Sì, ogni frontiera, che sia geografica o interiore, ogni muro, che sia di pietra o di idee, presenta sempre due lati e “prima di fare un muro dovrei chiedermi – con il poeta Robert Frost – quello che intendo includere o escludere / e a chi potrei recare danno”. Se, infatti, è vero che “la civiltà latina si fonda sulla nozione di confine come di qualcosa che non è bene oltrepassare” e che “se non si riconosce un confine oltre il quale non è lecito andare, non può esserci civitasné cultura” (così Umberto Eco chiosando Orazio nella prefazione aFrontiere, Il Sole 24 Ore, Milano 2001); se è vero che “la legge stessa è una frontiera, che separa il permesso dal vietato” (M. Warschawski), resta tuttavia innegabile che le frontiere sono destinate a essere superate, varcate a più riprese, deliberatamente o inavvertitamente, fino a essere spostate verso un oltre che a poco a poco ingloba ciò che prima escludeva.

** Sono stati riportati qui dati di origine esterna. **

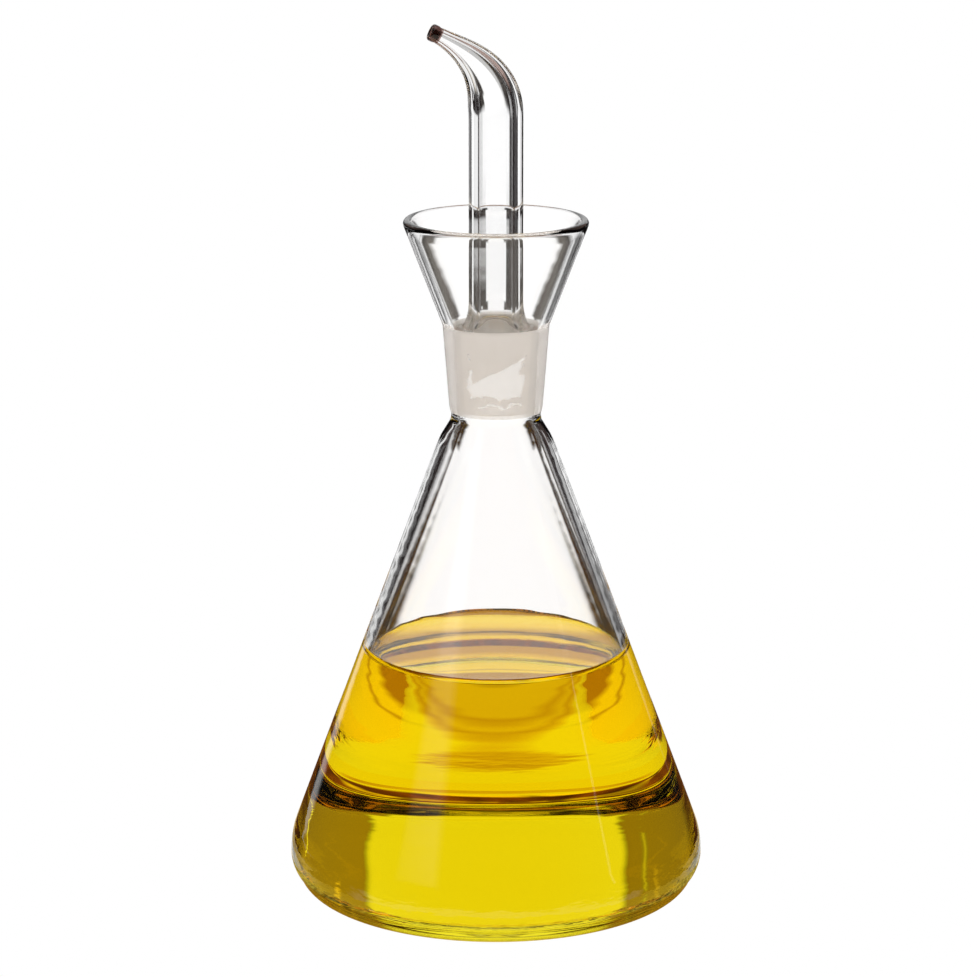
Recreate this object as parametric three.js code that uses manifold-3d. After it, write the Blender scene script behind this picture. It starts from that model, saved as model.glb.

Le frontiere tracciate dagli uomini, anche se seguono anse di fiumi o profili di catene montuose, restano sempre convenzionali e, di fatto, mutabili. Questo non le svuota di significato, anzi: a volte essere al di qua o al di là è una differenza che significa vita o morte. Le frontiere sono necessarie e non è dato un mondo “senza frontiere”, ma la vera sfida rimane assicurare che esse siano transitabili: allora saranno la garanzia della diversità riconciliata, della differenza accolta. Attraversate, infatti, le frontiere permettono l’incontro e la conoscenza dell’altro. “Proprio mentre le frontiere accentuano il loro ruolo di luoghi permeabili del confronto e della ricomposizione, di filtro che fa decantare le tensioni e passare le sintesi – osserva Antonio Calabrò nell’Introduzione a Frontiere– guai a pensare che le frontiere siano scomparse, le distinzioni annullate. Tutt’altro. Nuovi conflitti, nuovi squilibri prendono corpo, nuove tensioni agitano il mondo. Così, al lavoro intellettuale e alla ricerca si pongono responsabilità di indagine molto più faticose di un tempo”. Ecco, di simili assunzioni di responsabilità vorrei farmi eco, stando sulla frontiera ma senza essere tentato dal sincretismo, nel mio gettare lo sguardo su “orizzonti europei” i più vasti possibili.